PRIVILEGE ESCALATION
Privilege escalation attacks, targeting a system or a domain, are used by attackers to increase their user's privileges within the environment. Even well-hardened infrastructure may have an attack surface; process privileges, named pipes, ACLs, windows services, history and logs files if not properly configured might be leveraged by seasoned attackers to perform the aforementioned attacks.

PERSISTENCE
Persistence techniques ensure that attackers get continuous access to a previously compromised environment. One of the main techniques is Golden Ticket, where if the Kerberos service account (krbtgt) is compromised, it is possible to access all the resources protected by Kerberos authentication. An attacker can gain full control of the domain, its resources, and its users. This ''privilege'' results in a backdoor within the domain.


LATERAL MOVEMENT
The ability of gaining access to multiple machines is the key for attackers to increase their privileges inside a domain. Due to legacy protocols, such as NTLM, weak credentials, insecure configurations or disabled security features, it is possible to move laterally within the domain by bypassing security defenses.
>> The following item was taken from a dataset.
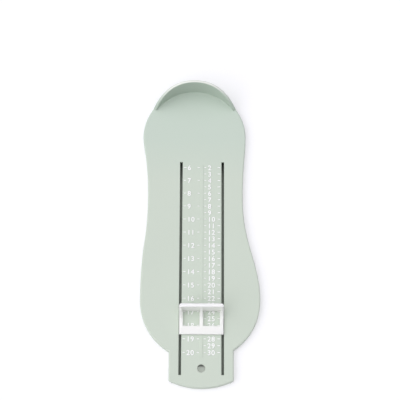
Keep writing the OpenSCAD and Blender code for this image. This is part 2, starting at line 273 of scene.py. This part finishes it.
def paper_sweep():
    """The white paper that the gauge lies on. It is matt, plain beside the gauge, and it keeps the gauge's shadow.
    Under the gauge it has a painted shade under the slots and below the hanging hole's edge, and a painted light in
    the lane under the hole.
    """
    material, tree, place = new_material("matt white paper")
    fibre = add_node(tree, "ShaderNodeTexNoise", {"Vector": place, "Scale": 1 / (2 * MM), "Detail": 3.0})
    bump = add_node(tree, "ShaderNodeBump",
                    {"Height": fibre.outputs["Fac"], "Strength": 0.1, "Distance": 0.02 * MM})

    axes = add_node(tree, "ShaderNodeSeparateXYZ", {"Vector": place})
    across = distance_from(tree, axes.outputs["X"], SLOTS_X)
    along = distance_from(tree, axes.outputs["Y"], SLOTS_MIDDLE_Y)
    beside = add_node(tree, "ShaderNodeMath", {0: across, 1: SLOTS_HALF_W * MM}, operation="GREATER_THAN")
    beyond = add_node(tree, "ShaderNodeMath", {0: along, 1: SLOTS_HALF_LEN * MM}, operation="GREATER_THAN")
    outside = add_node(tree, "ShaderNodeMath", {0: beside.outputs[0], 1: beyond.outputs[0]}, operation="MAXIMUM")
    hole_lane = add_node(tree, "ShaderNodeMath", {0: across, 1: HOLE_HALF_W * MM}, operation="LESS_THAN")

    # painted shade on the paper under the slots, darker at their heel ends
    slot_painted_shade = tone_along(tree, axes.outputs["Y"], SLOT_END_FROM_Y, SLOT_END_FULL_Y, PAPER_SLOT_PAINTED_SHADE, PAPER_SLOT_END_PAINTED_SHADE)
    # painted light in the lane under the hole, and painted shade from the hole's heelward edge on
    hole_painted_light_and_shade = tone_along(tree, axes.outputs["Y"], HOLE_EDGE_FROM_Y, HOLE_EDGE_FULL_Y, PAPER_HOLE_PAINTED_LIGHT,
                         PAPER_HOLE_EDGE_PAINTED_SHADE)
    tone = add_node(tree, "ShaderNodeMix", {FACTOR: hole_lane.outputs[0], FIRST: slot_painted_shade, SECOND: hole_painted_light_and_shade},
                    data_type="RGBA")
    tone = add_node(tree, "ShaderNodeMix",
                    {FACTOR: outside.outputs[0], FIRST: tone.outputs[MIXED], SECOND: linear(PAPER_WHITE)},
                    data_type="RGBA")
    paper = add_node(tree, "ShaderNodeBsdfDiffuse", {"Color": tone.outputs[MIXED], "Normal": bump.outputs["Normal"]})

    # a painted glow in the lane under the hole
    lift = add_node(tree, "ShaderNodeMath", {0: hole_lane.outputs[0], 1: HOLE_PAINTED_GLOW}, operation="MULTIPLY")
    lift = add_node(tree, "ShaderNodeMath", {0: outside.outputs[0], 1: lift.outputs[0]}, operation="MAXIMUM")
    lift = add_node(tree, "ShaderNodeMath", {0: seen_directly(tree), 1: lift.outputs[0]}, operation="MULTIPLY")
    lift = add_node(tree, "ShaderNodeMath", {0: lift.outputs[0], 1: PAPER_LIFT}, operation="MULTIPLY")
    glow = add_node(tree, "ShaderNodeEmission", {"Color": linear("#FFFFFF"), "Strength": lift.outputs[0]})
    both = add_node(tree, "ShaderNodeAddShader", {0: paper.outputs[0], 1: glow.outputs[0]})
    add_node(tree, "ShaderNodeOutputMaterial", {"Surface": both.outputs[0]})
    return material


# ---------------------------------------------------------------- raised scale

SCALE_FIRST = 60
SCALE_LAST = 200
CENTIMETRE = 10
# One size for each 5 mm of foot, counted so that a foot of 60 mm has size 2
SIZE_STEP = 5
SIZE_AT_ZERO = -10

# A relief of this height clears the underside of the slider's frame by 0.1 mm
RELIEF_H = 0.25
# How far the relief goes into the plate, so that no gap shows under it
RELIEF_ROOT = 0.05
# How much the relief narrows from its foot to its top, on each side
RELIEF_DRAFT = 0.12

DIGIT_H = 3.8
DIGIT_PITCH = 2.9
# The digits' height as a share of the letter size
DIGIT_SHARE = 0.73
# How much the strokes' tops are thickened on each side, so that they show at the photograph's size
DIGIT_BOLD = 0.05

TICK_W = 0.75
OUTER_TICK = (11.5, 13.8)
INNER_TICK = (1.6, 3.4)
CENTIMETRES_X = -10.8
SIZES_X = 4.4
DIVIDER_HALF_W = 1
DIVIDER_PAST_FIRST = 2
DIVIDER_PAST_LAST = 4


def add_ridge(bm, x0, x1, y0, y1):
    """One raised bar with sloping sides, between two corners in the scale's frame."""
    foot = [(x0, y0), (x1, y0), (x1, y1), (x0, y1)]
    d = RELIEF_DRAFT
    top = [(x0 + d, y0 + d), (x1 - d, y0 + d), (x1 - d, y1 - d), (x0 + d, y1 - d)]
    low = [bm.verts.new(scale_point(x, y, -RELIEF_ROOT)) for x, y in foot]
    high = [bm.verts.new(scale_point(x, y, RELIEF_H)) for x, y in top]
    bm.faces.new(low[::-1])
    bm.faces.new(high)
    for i in range(4):
        k = (i + 1) % 4
        bm.faces.new((low[i], low[k], high[k], high[i]))


def digit_shapes():
    """The ten digits as relief meshes, in millimetres, each with its own place in a cell of DIGIT_PITCH."""
    shapes = {}
    for digit in "0123456789":
        curve = bpy.data.curves.new("digit", "FONT")
        curve.body = digit
        curve.size = DIGIT_H / DIGIT_SHARE
        curve.resolution_u = 5
        curve.extrude = (RELIEF_H + RELIEF_ROOT) / 2 - RELIEF_DRAFT
        curve.bevel_depth = RELIEF_DRAFT
        curve.bevel_resolution = 0
        curve.offset = DIGIT_BOLD
        holder = bpy.data.objects.new("digit", curve)
        bpy.context.scene.collection.objects.link(holder)
        bpy.context.view_layer.update()
        graph = bpy.context.evaluated_depsgraph_get()
        shapes[digit] = bpy.data.meshes.new_from_object(holder.evaluated_get(graph))
        bpy.data.objects.remove(holder)
    return shapes


def add_number(bm, shapes, number, x, y):
    """A number whose first cell starts at x and whose middle height is at y."""
    for i, digit in enumerate(str(number)):
        middle = (RELIEF_H - RELIEF_ROOT) / 2
        place = Matrix.Translation(scale_point(x + i * DIGIT_PITCH, y - DIGIT_H / 2, middle))
        mesh = shapes[digit].copy()
        mesh.transform(place @ Matrix.Scale(MM, 4))
        bm.from_mesh(mesh)
        bpy.data.meshes.remove(mesh)


def add_piece(name, bm, body, material):
    """Cleans a mesh and makes it a piece that rides on a body."""
    bmesh.ops.remove_doubles(bm, verts=bm.verts, dist=0.002 * MM)
    bmesh.ops.recalc_face_normals(bm, faces=bm.faces)
    mesh = bpy.data.meshes.new(name)
    bm.to_mesh(mesh)
    bm.free()
    mesh.materials.append(material)
    piece = bpy.data.objects.new(name, mesh)
    bpy.context.scene.collection.objects.link(piece)
    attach(piece, body)


def raised_scale(plate_material, relief_material):
    """The centimetres on the left of the strip between the slots, the sizes on the right, and a divider."""
    shapes = digit_shapes()
    left = bmesh.new()
    right = bmesh.new()
    for at in range(SCALE_FIRST, SCALE_LAST + 1, SIZE_STEP):
        whole = at % CENTIMETRE == 0
        for near, far in (OUTER_TICK, INNER_TICK):
            add_ridge(right, near, far, -at - TICK_W / 2, -at + TICK_W / 2)
            if whole:
                add_ridge(left, -far, -near, -at - TICK_W / 2, -at + TICK_W / 2)
        add_number(right, shapes, at // SIZE_STEP + SIZE_AT_ZERO, SIZES_X, -at)
        if whole:
            add_number(left, shapes, at // CENTIMETRE, CENTIMETRES_X, -at)
    add_piece("scale_centimetres", left, "gauge", relief_material)
    add_piece("scale_sizes", right, "gauge", relief_material)

    divider = bmesh.new()
    add_ridge(divider, -DIVIDER_HALF_W, DIVIDER_HALF_W, -SCALE_LAST - DIVIDER_PAST_LAST,
              -SCALE_FIRST + DIVIDER_PAST_FIRST)
    add_piece("scale_divider", divider, "gauge", plate_material)


# ---------------------------------------------------------------- floor, light, camera

# Half of the paper's side, in metres
PAPER_REACH = 3.0

# Light of the sky, as a share of what falls on a level face. The lamp gives the rest.
FILL = 0.84
# The sky's strength at the horizon against an even sky's, and how steeply it climbs from there
HORIZON = 0.10
STEEPNESS = 2.0
SKY_TINT = "#FCFBFF"

# A broad soft key, low on the left and a little from the tail side. The angle is its width in degrees.
KEY_FROM = Vector((-0.9, -0.2, 0.35)).normalized()
KEY_ANGLE = 90

CAMERA_DISTANCE = 1093
CAMERA_TILT = math.radians(16)
CAMERA_ROLL = math.radians(0.28)
CAMERA_TARGET = scale_point(-1.44, -85.2)
# The lens's focal length and the image's width, in pixels, and the sensor's width
FOCAL_PIXELS = 1467
IMAGE_PIXELS = 400
SENSOR = 36


def lay_paper():
    """The floor: one sheet of paper under the gauge."""
    r = PAPER_REACH
    mesh = bpy.data.meshes.new("floor")
    mesh.from_pydata([(-r, -r, 0), (r, -r, 0), (r, r, 0), (-r, r, 0)], [], [(0, 1, 2, 3)])
    mesh.materials.append(paper_sweep())
    floor = bpy.data.objects.new("floor", mesh)
    bpy.context.scene.collection.objects.link(floor)


def hang_sky(scene):
    """A studio dome that is brightest overhead. The eye sees it as plain white."""
    world = bpy.data.worlds.new("soft studio")
    scene.world = world
    world.use_nodes = True
    tree = world.node_tree
    tree.nodes.clear()
    heading = add_node(tree, "ShaderNodeTexCoord").outputs["Generated"]
    height = add_node(tree, "ShaderNodeSeparateXYZ", {"Vector": heading}).outputs["Z"]
    climb = add_node(tree, "ShaderNodeMath", {0: height, 1: STEEPNESS}, operation="POWER", use_clamp=True)
    # the climb's top is set so that a level face gets FILL from the whole dome
    dome = add_node(tree, "ShaderNodeMapRange",
                    {"Value": climb.outputs[0], "To Min": FILL * HORIZON,
                     "To Max": FILL * (HORIZON + (1 - HORIZON) * (STEEPNESS + 2) / 2)})
    strength = add_node(tree, "ShaderNodeMix", {0: seen_directly(tree), 2: dome.outputs["Result"], 3: 1.0},
                        data_type="FLOAT")
    sky = add_node(tree, "ShaderNodeBackground", {"Color": linear(SKY_TINT), "Strength": strength.outputs[0]})
    add_node(tree, "ShaderNodeOutputWorld", {"Surface": sky.outputs[0]})


def hang_key(scene):
    """The key lamp, which gives a level face what the sky leaves."""
    lamp = bpy.data.lights.new("key", "SUN")
    lamp.angle = math.radians(KEY_ANGLE)
    lamp.energy = math.pi * (1 - FILL) / KEY_FROM.z
    key = bpy.data.objects.new("key", lamp)
    key.rotation_euler = KEY_FROM.to_track_quat("Z", "Y").to_euler()
    scene.collection.objects.link(key)


def set_camera(scene):
    """The camera that the marks of the scale were fitted with: above the gauge, tilted to its tail side."""
    data = bpy.data.cameras.new("camera")
    data.sensor_width = SENSOR
    data.lens = SENSOR * FOCAL_PIXELS / IMAGE_PIXELS
    data.clip_start = 0.05
    data.clip_end = 20
    camera = bpy.data.objects.new("camera", data)
    away = Vector((0, -math.sin(CAMERA_TILT), math.cos(CAMERA_TILT)))
    camera.matrix_world = (Matrix.Translation(CAMERA_TARGET + away * CAMERA_DISTANCE * MM)
                           @ Matrix.Rotation(CAMERA_TILT, 4, "X") @ Matrix.Rotation(CAMERA_ROLL, 4, "Z"))
    scene.collection.objects.link(camera)
    scene.camera = camera


# ---------------------------------------------------------------- the scene

plate_green = green_abs()
slider_white = white_abs()
raised_scale(plate_green, relief_abs())
for node, material in (("base_plate", plate_green), ("toe_slider", slider_white), ("slider_keeper", slider_white)):
    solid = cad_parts[node]
    solid.data.materials.clear()
    solid.data.materials.append(material)

lay_paper()
hang_sky(bpy.context.scene)
hang_key(bpy.context.scene)
set_camera(bpy.context.scene)
bpy.context.scene.view_settings.view_transform = "Standard"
NTLM still one of the main weaknesses for host compromise. Man-in-the-Middle (MitM) attacks allow intercepting NTLM hashes and relay them to targeted hosts (with anti-tampering features disabled).
Insecure configurations allow pass-the-hash attacks where shared credentials (usually local Administrator) can be used to get access to other hosts where remote authentication is enabled. Moreover, disabled security features let to perform pass-the-ticket attacks to extract Kerberos tickets from an operating system process memory and being able to impersonate the user for a limited amount of time.

FOREST EVASION
Security boundary misconception in multi-forest environments, if not properly configured, may expose critical assets to known attacks. Companies' acquisitions are a common scenarios where a new trust relationship between two forests is set up without considering its related security implications.